By Sheeba M. | May 21, 2026

Curaleaf vs. Trulieve: Q2 Market Share Could Shift the Narrative

TL;DR: With Q2 earnings rolling in, the battle between CURLF and TCNNF for retail dominance could reshape MSO valuations—watch same-store sales growth and margin expansion.

The cannabis retail landscape is narrowing, and the two titans—Curaleaf and Trulieve—are increasingly the only ones with meaningful national scale. As Q2 2026 earnings approach, investors are watching a critical inflection point: can the largest multi-state operators (MSOs) maintain profitability while fending off each other’s aggressive store openings?

Curaleaf has been the aggressive play this spring, rolling out premium lineups and loyalty programs in underserved markets. Meanwhile, Trulieve has focused on operational efficiency and margin discipline. The Q2 print will determine whether scale wins, or if smart operations do.

What Insiders Are Watching

Same-store sales growth (a proxy for market saturation) is the real tell. If CURLF grows SSS faster than TCNNF, it signals brand strength. If margins compress for either player, M&A could accelerate—consolidation is the only escape valve for smaller MSOs.
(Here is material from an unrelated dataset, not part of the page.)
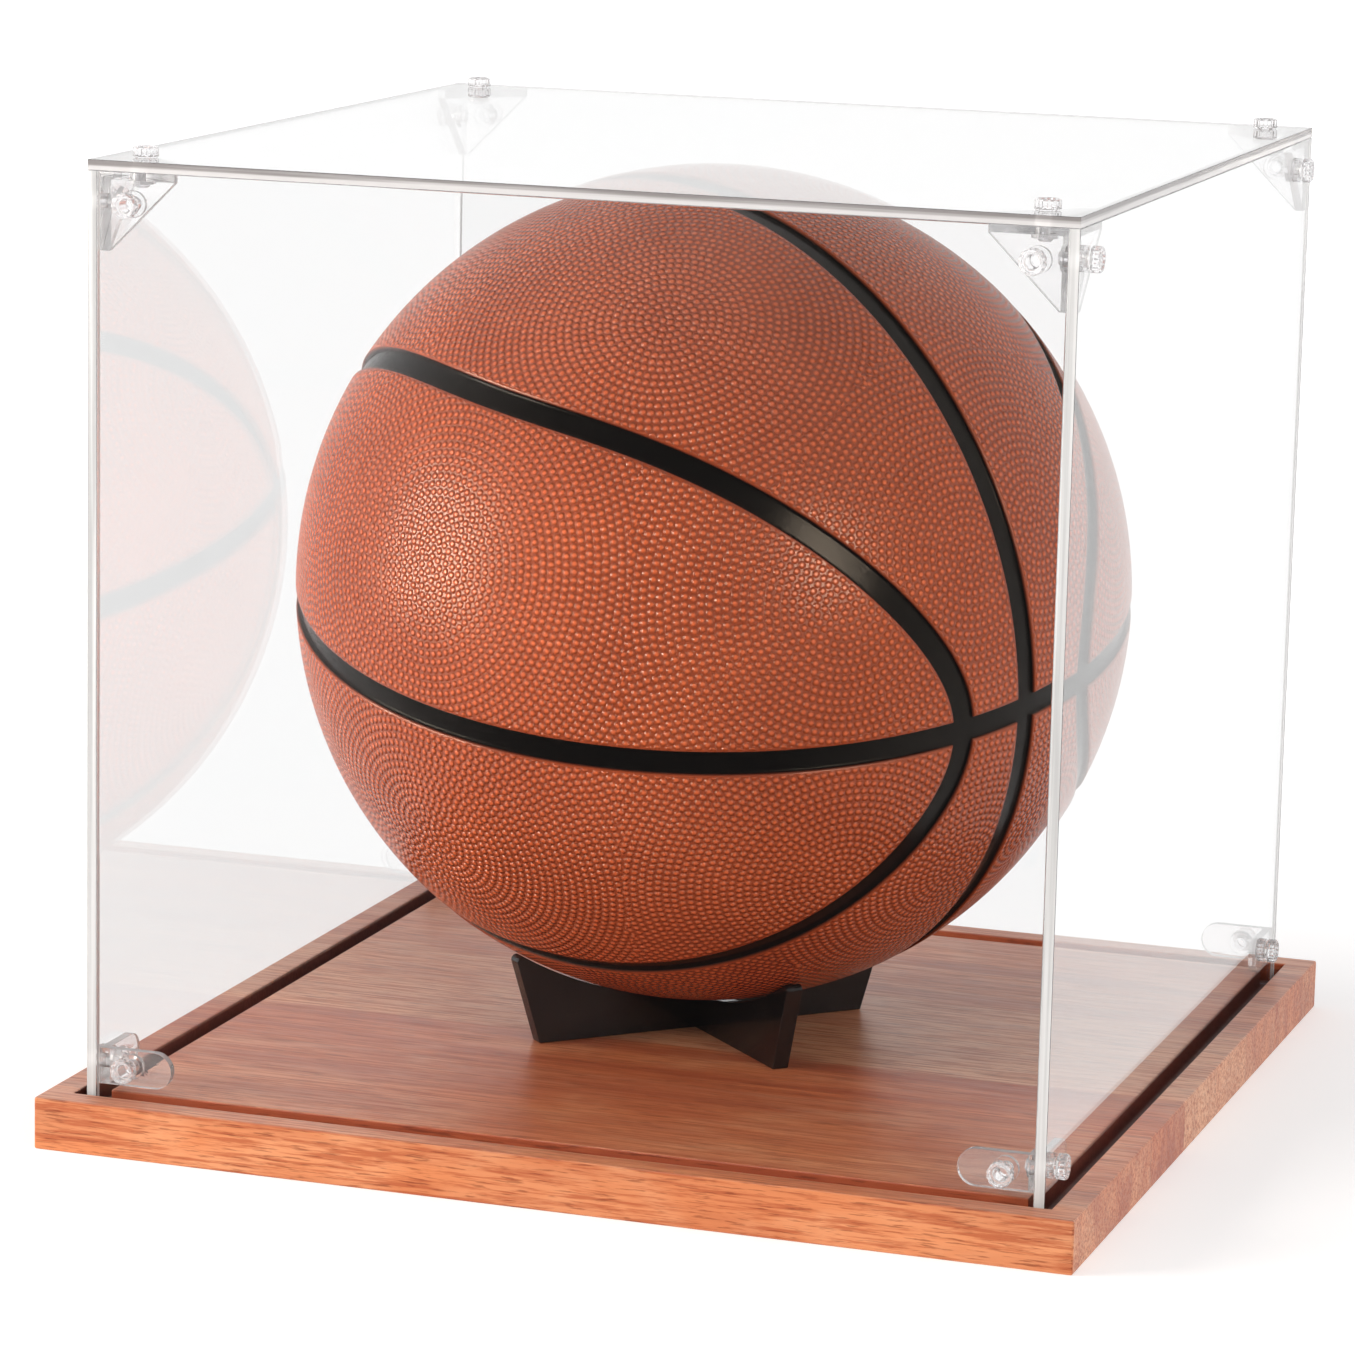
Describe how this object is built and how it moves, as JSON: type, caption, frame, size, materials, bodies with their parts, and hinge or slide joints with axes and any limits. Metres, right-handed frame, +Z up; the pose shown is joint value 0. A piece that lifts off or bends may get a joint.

Watch for guidance changes, especially on store openings. A pullback signals caution; acceleration means confidence (or desperation).

The Bigger Picture

The MSO consolidation wave isn’t over. Smaller operators like Cresco Labs and regional players are quietly positioning themselves as acquisition targets. Federal sentiment remains cautiously optimistic—SAFE Banking Act progress could unlock M&A financing and surprise everyone with a mega-deal.